Master plan for the old Flamingo Marina.

Master plan for the old Flamingo Marina. (Courtesy of James McKee)

“I was thinking this ain’t working, man,” he said. “And it was at a point where I realized that it was like fighting Mother Nature when you’re out on the boat.”

McKee told his associates that he was going to resign, but nobody stepped forward to take his place. A few months later the marina revoked his concession.

“When they came out, one of the first things when they walked up to the desk, I said, ‘Where’s your court order?’” McKee recalled. “They said, ‘We don’t have one.’ I said, ‘Where’s your notice from the municipality signed off by the consejo?’ ‘We don’t have one.’ I said, ‘So by what authority are you closing the marina?’ And he kind of turned and did like this, and they had 27 assault weapon-armed municipal police standing behind them, and he said, ‘By this authority.’”

A new hope

So that was 2003, and 16 years went by with the marina dead in the water. Today the only remnant of it is a few pilings in the water big enough for pelicans to roost on.

Los Sueños and a dozen other developers stepped up to submit proposals to revive it, but none was ever approved.

But perhaps the time has come.
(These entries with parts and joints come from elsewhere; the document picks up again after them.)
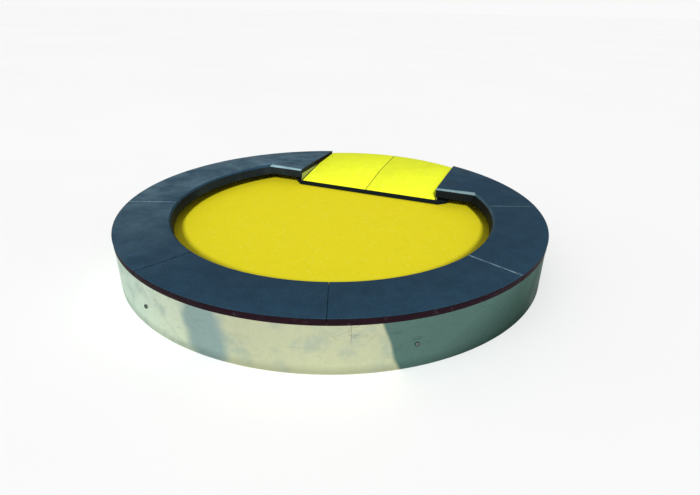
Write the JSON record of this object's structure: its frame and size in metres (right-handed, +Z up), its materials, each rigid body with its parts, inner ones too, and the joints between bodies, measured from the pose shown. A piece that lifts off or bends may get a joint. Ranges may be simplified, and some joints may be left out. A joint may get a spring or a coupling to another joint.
{
  "type": "merry-go-round",
  "caption": "Low round playground merry-go-round: a yellow turning deck set low inside a fixed rubber-topped ring on a galvanised casing, with a wheelchair ramp.",
  "frame": {"origin": "centre of the turning axis at ground level", "axes": "+Z up along the turning axis, +Y from the centre towards the ramp, +X to the right of the ramp as seen from the centre"},
  "size_m": [2.4998, 2.4999, 0.28],
  "materials": {
    "ring_rubber": "matt grained rubber",
    "ramp_rubber": "matt rubber",
    "deck_rubber": "matt rubber with fine flecks",
    "film_faced_board": "phenolic film-faced edge",
    "nose_board": "phenolic film-faced, painted edge",
    "galvanised_sheet": "spangled galvanised sheet",
    "galvanised_steel": "hot-dip galvanised",
    "bearing_steel": "ground",
    "roller_nylon": "machined",
    "deck_plywood": "birch plywood"
  },
  "bodies": {
    "base": {"base_arm_1": "galvanised_steel", "base_arm_2": "galvanised_steel", "base_arm_3": "galvanised_steel", "base_arm_4": "galvanised_steel", "base_arm_5": "galvanised_steel", "base_arm_6": "galvanised_steel", "bearing_inner_race": "bearing_steel", "casing_bolts": "galvanised_steel", "casing_sheet_1": "galvanised_sheet", "casing_sheet_2": "galvanised_sheet", "casing_sheet_3": "galvanised_sheet", "casing_straps": "galvanised_sheet", "lock_ring": "bearing_steel", "pivot_post": "galvanised_steel", "ramp_board": "nose_board", "ramp_nose": "nose_board", "ramp_portal": "galvanised_steel", "ramp_rails": "galvanised_steel", "ramp_side_plate_left": "galvanised_steel", "ramp_side_plate_right": "galvanised_steel", "ramp_tile_left": "ramp_rubber", "ramp_tile_right": "ramp_rubber", "ring_board_1": "film_faced_board", "ring_board_2": "film_faced_board", "ring_board_3": "film_faced_board", "ring_board_4": "film_faced_board", "ring_board_5": "film_faced_board", "ring_board_6": "film_faced_board", "ring_board_7": "film_faced_board", "ring_brackets": "galvanised_steel", "ring_cover_1": "ring_rubber", "ring_cover_2": "ring_rubber", "ring_cover_3": "ring_rubber", "ring_cover_4": "ring_rubber", "ring_cover_5": "ring_rubber", "ring_cover_6": "ring_rubber", "ring_cover_7": "ring_rubber", "ring_infill_left": "ring_rubber", "ring_infill_right": "ring_rubber", "roller_axles": "bearing_steel", "roller_brackets": "galvanised_steel"},
    "turning_deck": {"bearing_outer_race": "bearing_steel", "deck_panel_1": "deck_plywood", "deck_panel_2": "deck_plywood", "deck_spoke_1": "galvanised_steel", "deck_spoke_2": "galvanised_steel", "deck_spoke_3": "galvanised_steel", "deck_spoke_4": "galvanised_steel", "deck_spoke_5": "galvanised_steel", "deck_spoke_6": "galvanised_steel", "deck_surface": "deck_rubber", "hub": "galvanised_steel", "running_track": "galvanised_steel"},
    "ball_set": {"bearing_balls": "bearing_steel"},
    "rim_roller_1_body": {"rim_roller_1": "roller_nylon"},
    "rim_roller_2_body": {"rim_roller_2": "roller_nylon"},
    "rim_roller_3_body": {"rim_roller_3": "roller_nylon"},
    "rim_roller_4_body": {"rim_roller_4": "roller_nylon"},
    "rim_roller_5_body": {"rim_roller_5": "roller_nylon"},
    "rim_roller_6_body": {"rim_roller_6": "roller_nylon"}
  },
  "joints": [
    {"name": "turntable_spin", "type": "hinge", "parent": "base", "child": "turning_deck", "pos_m": [0, 0, 0.128], "axis": [0, 0, 1], "continuous": true},
    {"name": "ball_set_spin", "type": "hinge", "parent": "base", "child": "ball_set", "pos_m": [0, 0, 0.08], "axis": [0, 0, 1], "continuous": true},
    {"name": "rim_roller_1_spin", "type": "hinge", "parent": "base", "child": "rim_roller_1_body", "pos_m": [1.09314, 0.19275, 0.0937], "axis": [0.9848, 0.1736, 0], "continuous": true},
    {"name": "rim_roller_2_spin", "type": "hinge", "parent": "base", "child": "rim_roller_2_body", "pos_m": [0.37964, 1.04306, 0.0937], "axis": [0.342, 0.9397, 0], "continuous": true},
    {"name": "rim_roller_3_spin", "type": "hinge", "parent": "base", "child": "rim_roller_3_body", "pos_m": [-0.71349, 0.85031, 0.0937], "axis": [-0.6428, 0.766, 0], "continuous": true},
    {"name": "rim_roller_4_spin", "type": "hinge", "parent": "base", "child": "rim_roller_4_body", "pos_m": [-1.09314, -0.19275, 0.0937], "axis": [-0.9848, -0.1736, 0], "continuous": true},
    {"name": "rim_roller_5_spin", "type": "hinge", "parent": "base", "child": "rim_roller_5_body", "pos_m": [-0.37964, -1.04306, 0.0937], "axis": [-0.342, -0.9397, 0], "continuous": true},
    {"name": "rim_roller_6_spin", "type": "hinge", "parent": "base", "child": "rim_roller_6_body", "pos_m": [0.71349, -0.85031, 0.0937], "axis": [0.6428, -0.766, 0], "continuous": true}
  ],
  "couplings": [
    {"joint": "ball_set_spin", "follows": "turntable_spin", "ratio": 0.5625},
    {"joint": "rim_roller_1_spin", "follows": "turntable_spin", "ratio": -37},
    {"joint": "rim_roller_2_spin", "follows": "turntable_spin", "ratio": -37},
    {"joint": "rim_roller_3_spin", "follows": "turntable_spin", "ratio": -37},
    {"joint": "rim_roller_4_spin", "follows": "turntable_spin", "ratio": -37},
    {"joint": "rim_roller_5_spin", "follows": "turntable_spin", "ratio": -37},
    {"joint": "rim_roller_6_spin", "follows": "turntable_spin", "ratio": -37}
  ]
}
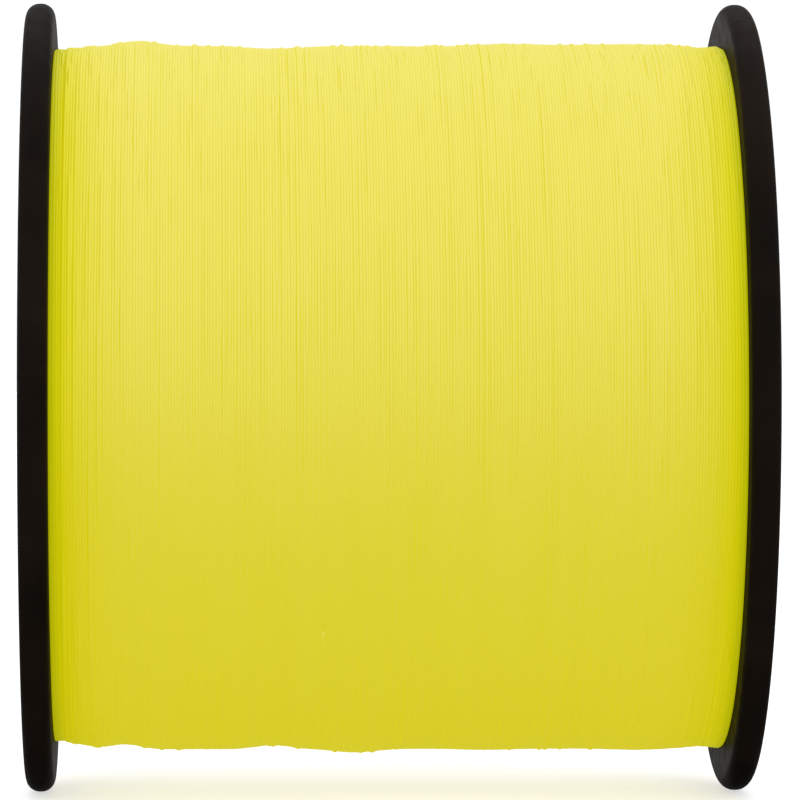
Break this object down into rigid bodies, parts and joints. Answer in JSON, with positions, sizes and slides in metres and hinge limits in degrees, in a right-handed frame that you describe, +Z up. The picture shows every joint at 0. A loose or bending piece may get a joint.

The Shaheen development group appears to have found the secret sauce to accomplish the impossible and rebuild the Flamingo Marina. With SETENA’s reported approval, the CIMAT is expected to sign off, followed by the municipality, which actually grants the concession. Backers say you might be seeing construction here by February, March or maybe April.

Marie Yates, who hails from England but has been here 40 years, running the popular restaurant Marie’s in Flamingo, said business was booming year-round when the marina was operational.

“Fishing season is May through September,” she said — the low season in most of Costa Rica. “So it brings in a whole different crowd of people.”

The reopening of the marina would be “a huge boost to the area,” she said. “It also is really great for the local economy, I mean, there are all the young guys that live in Brasilito, they’re kind of hanging around doing nothing. They all get jobs on boats, either cleaning or as mates, or captains. It’s excellent for the area.”